Whatever you think about Guiliani, deBlasio is fronting for a prohibitionist campaign that takes this to a very different place. Now what DHS is going after are websites that allow Wall Street lawyers to hire people like my friend, who was paid to spend weekends with them in a nice house in the Hamptons, doing whatever they did in privacy, and which he used to get a PhD.

 

If you go with the Suze Orman theory, maybe the real problem is not that Rentboy turned nice young men into sex slaves.
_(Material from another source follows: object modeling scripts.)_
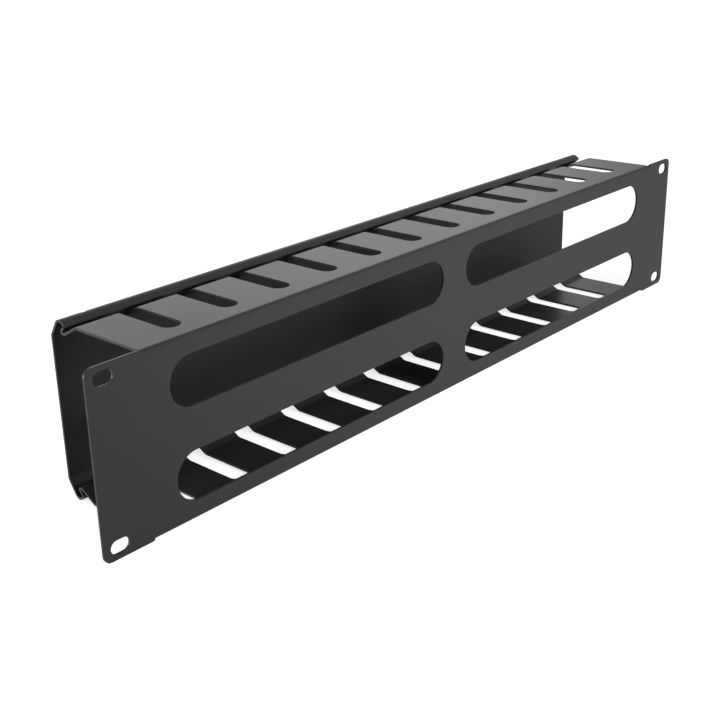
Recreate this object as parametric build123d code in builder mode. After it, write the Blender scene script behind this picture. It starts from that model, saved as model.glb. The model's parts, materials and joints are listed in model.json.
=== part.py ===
from build123d import *
import math
import os

os.makedirs("parts", exist_ok=True)

# Frame, in millimetres: the origin is the centre of the panel's mounting face,
# X runs along the rack width, Y out of the rack into the duct, Z up.

# Flat stock and the two-unit panel, with its rack slots set in from its edges
sheet = 1.2
panel_length = 482.6
panel_height = 88.0
ear_width = 28.1
ear_corner_radius = 4.0
rack_slot_length = 10.0
rack_slot_width = 6.5
rack_slot_inset_x = 8.75
rack_slot_inset_z = 5.9

# Duct folded from the panel between the ears
fold_setback = 0.35
main_fold_radius = 0.5
relief_width = 1.0
relief_corner_radius = 1.2
duct_depth = 64.3

# Cable windows through the panel, two rows of two, with a post and a bar between them
window_end_margin = 13.5
window_edge_margin = 9.15
window_post = 20.0
window_bar = 20.9

# Gaps that cut each flange into fingers
finger_gaps = 12
finger_gap_width = 10.4
finger_gap_start = 10.75
end_finger_width = 23.5

# Snap cover: a plate with a leaning side and a hook along each long edge
cover_bend_drop = 7.85
cover_lean = 33.0
cover_side = 11.0
cover_hook = 6.3
hook_corner_radius = 1.5
plate_bend_radius = 2.0
peak_bend_radius = 2.4

# Snap fit: the lip's tip stands under the hook, a little way in from the hook's free edge
hook_gap = 0.45
hook_overlap = 0.65

# Wall, floor and lip of the groove at the free end of each finger, angles in degrees
finger_lip = 4.35
lip_lean = 43.0
groove_floor = 3.4
groove_wall_slope = 29.5
finger_bend_radius = 4.4
groove_bend_radius = 1.5
lip_bend_radius = 0.25

# Small round nick in the outer side of the cover's upper ridge, near its left end
nick_inset = 13.8
nick_radius = 3.0
nick_depth = 0.9
nick_lean = 62.0

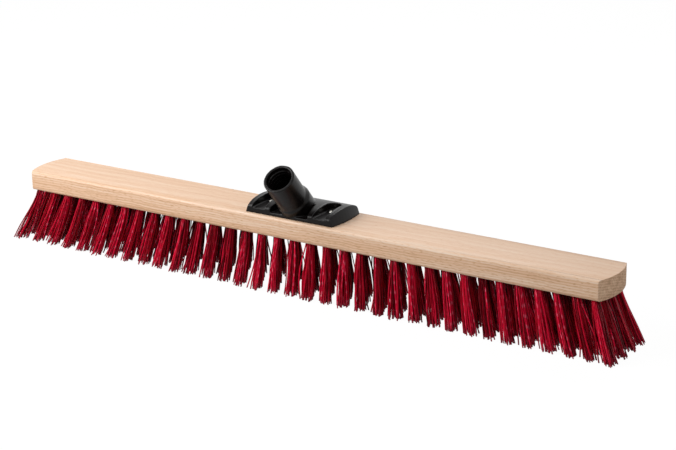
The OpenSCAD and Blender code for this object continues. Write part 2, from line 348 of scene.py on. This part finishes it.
def within(value, axis):
    """The value, kept inside the CAD box, past which no bristle may stray."""
    return min(max(value, cad_box[0][axis]), cad_box[1][axis])


# %% One tuft
def add_tuft(shape, x, y, luck, shade_layer, drop_layer):
    """Add the filaments of one tuft, whose hole is at x and y."""
    turn = luck.uniform(0, 2 * math.pi)
    fullness = luck.uniform(least_full, most_full)
    wander = middle_wander - abs(x) / last_tuft_x
    along = lean_along(x) + math.radians(luck.gauss(0, wander))
    across = lean_across(y) + math.radians(luck.gauss(0, side_wander))
    for k in range(filaments_per_tuft):
        angle = k * sunflower_turn + turn
        seed_share = math.sqrt((k + 0.5) / filaments_per_tuft)
        outward = Vector((math.cos(angle), math.sin(angle))) * seed_share
        root = outward * (hole_radius - filament_width / 2)
        splay = outward * tip_radius * fullness
        loose = stray_reach if luck.random() < stray_share else 1.0
        splay += scatter(luck, tip_scatter) * loose * MM
        bow = scatter(luck, bow_scatter) * loose * MM
        wave = scatter(luck, wave_scatter) * MM
        length = free_length - most_cut * luck.random() ** cut_power
        own_shade = luck.random()
        start = len(shape.verts)
        shape.from_mesh(filament_mesh)
        shape.verts.ensure_lookup_table()
        spin = Matrix.Rotation(luck.uniform(0, math.pi / 2), 2)
        for vert in shape.verts[start:]:
            down = 0.5 - vert.co.z              # 0 at the wood, 1 at the tip
            middle = root.lerp(splay, max(0.0, down) ** splay_power)
            middle += bow * math.sin(math.pi * down)
            middle += wave * math.sin(2 * math.pi * down)
            corner = spin @ Vector((vert.co.x, vert.co.y)) * filament_width
            depth = max(0.0, down) * length
            leant = depth * (straight_share + (1 - straight_share) * down)
            into_wood = sunk if down < at_root else 0
            vert.co = (within(x + middle.x + corner.x + leant * math.tan(along), 0),
                       within(y + middle.y + corner.y + leant * math.tan(across), 1),
                       wood_z - depth + into_wood)
            vert[shade_layer] = own_shade
            vert[drop_layer] = down


# %% Bristle rows
def bristle_row(row, seed):
    """All tufts of one row, as one piece."""
    luck = random.Random(seed)
    shape = bmesh.new()
    shade_layer = shape.verts.layers.float.new("shade")
    drop_layer = shape.verts.layers.float.new("drop")
    last = row_tufts[row] - 1
    for k in range(row_tufts[row]):
        x = last_tuft_x * (2 * k / last - 1)
        add_tuft(shape, x, row_y(row), luck, shade_layer, drop_layer)
    for face in shape.faces:
        face.smooth = True
    bmesh.ops.recalc_face_normals(shape, faces=shape.faces)
    piece = new_piece("bristles_" + row, shape)
    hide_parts("bristle_row_" + row)
    print(piece.name, "has", len(piece.data.polygons), "faces")
    return piece


bristle_pieces = [bristle_row(row, seed) for seed, row in enumerate(row_tufts)]

# %% [markdown]
# ## The handle holder
#
# The holder is one injection moulding: two domed pads with a pocket for each screw, and a
# threaded socket that leans towards the sweeper. Every edge that leaves a mould is slightly
# rounded, but the CAD solid has sharp ones. A Bevel grows no wider than the shortest edges
# allow, and where the socket runs into the dome there are hundreds of tiny ones. So a merged
# copy of the CAD mesh is wrapped in an even skin by a voxel Remesh, and relaxed a little, which
# rounds all of its edges and corners by about half a millimetre.

# %% Holder
merge_reach = 0.004 * MM    # corners of the CAD mesh that lie closer than this are one
skin_grain = 0.7 * MM
relax_rounds = 3

holder_shape = bmesh.new()
holder_shape.from_mesh(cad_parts["handle_holder"].data)
bmesh.ops.remove_doubles(holder_shape, verts=holder_shape.verts, dist=merge_reach)
holder = new_piece("moulded_holder", holder_shape)
skin = holder.modifiers.new("even_skin", "REMESH")
skin.mode = "VOXEL"
skin.voxel_size = skin_grain
skin.use_smooth_shade = True
skinned = holder.evaluated_get(bpy.context.evaluated_depsgraph_get())
holder_shape = bmesh.new()
holder_shape.from_mesh(bpy.data.meshes.new_from_object(skinned))
for _ in range(relax_rounds):
    bmesh.ops.smooth_vert(holder_shape, verts=holder_shape.verts, factor=0.5,
                          use_axis_x=True, use_axis_y=True, use_axis_z=True)
holder.modifiers.clear()
holder_shape.to_mesh(holder.data)
holder_shape.free()
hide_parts("handle_holder")
print("Holder:", len(holder.data.polygons), "faces")

# %% [markdown]
# ## Beech
#
# Steamed beech is pale pinkish brown, with close year rings and short dark rays. A picture of
# wood would be the quick way, but a solid pattern that lives in space is truer: the rings are
# shells round the trunk's centre, which lies a quarter of a metre below this bar, so they run
# as fine lines along its sides and nearly level across the sawn ends. The top of the bar shows
# little of this, so a painted sheen fades the pattern into one paler, even tone where a face
# looks up. The planed faces are matt with a slight sheen; the end grain drinks light and looks
# darker, but its colours are painted lighter, as painted light on the sawn ends.

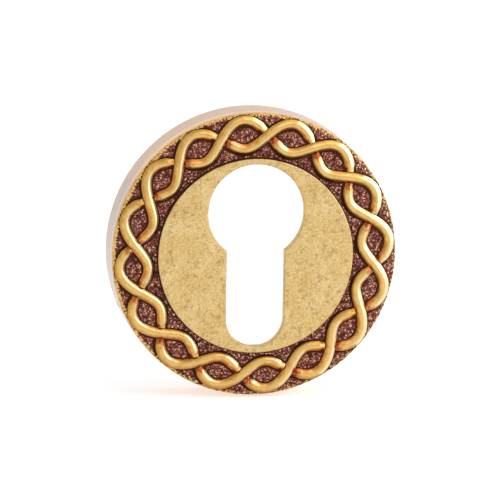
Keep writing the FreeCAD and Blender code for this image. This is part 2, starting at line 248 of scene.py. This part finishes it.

Maybe the real problem is that it helped them avoid being a slave to Sallie Mae.

Posted
people badly need to understand that attending college has become more and more difficult in the last 10 years. so please, if you went to college 5 or more years ago, as I did, your stories about how you worked oh so hard and paid for it etc. and how students today need to "shape up" and do more like you did—those stories don't apply. rather than condescend, listen to people like elizabeth warren (who does know what she's talking about) and educate yourself.

 

Actually, I have been one of the strongest people here against the argument that students today need to "shape up" and do more like I did. What I did what be lucky enough to get a scolarship, but worked every summer (often overtime) and work sometimes during the school year for basic necessities that scolarships do not cover. I also worked my junior and senior years in high school. I could manage high school, but working full or part time in college for all four year and during the summers would have ended with me flunking out. So I appreciate your comments more than you know.

 

I have been taking at least one college course each semester since I retired 10 years ago. The tuition is just under $50,000 a year for full-time students. I do talk to the students, and knew a few very well. They must come from very rich families rather than upper middle class, or have multiple scholarships because I seldom hear work mentioned either during the school year or in the summer. Internships, yes. (Since I have been invited to some of the students' homes, I should have been much more aware!).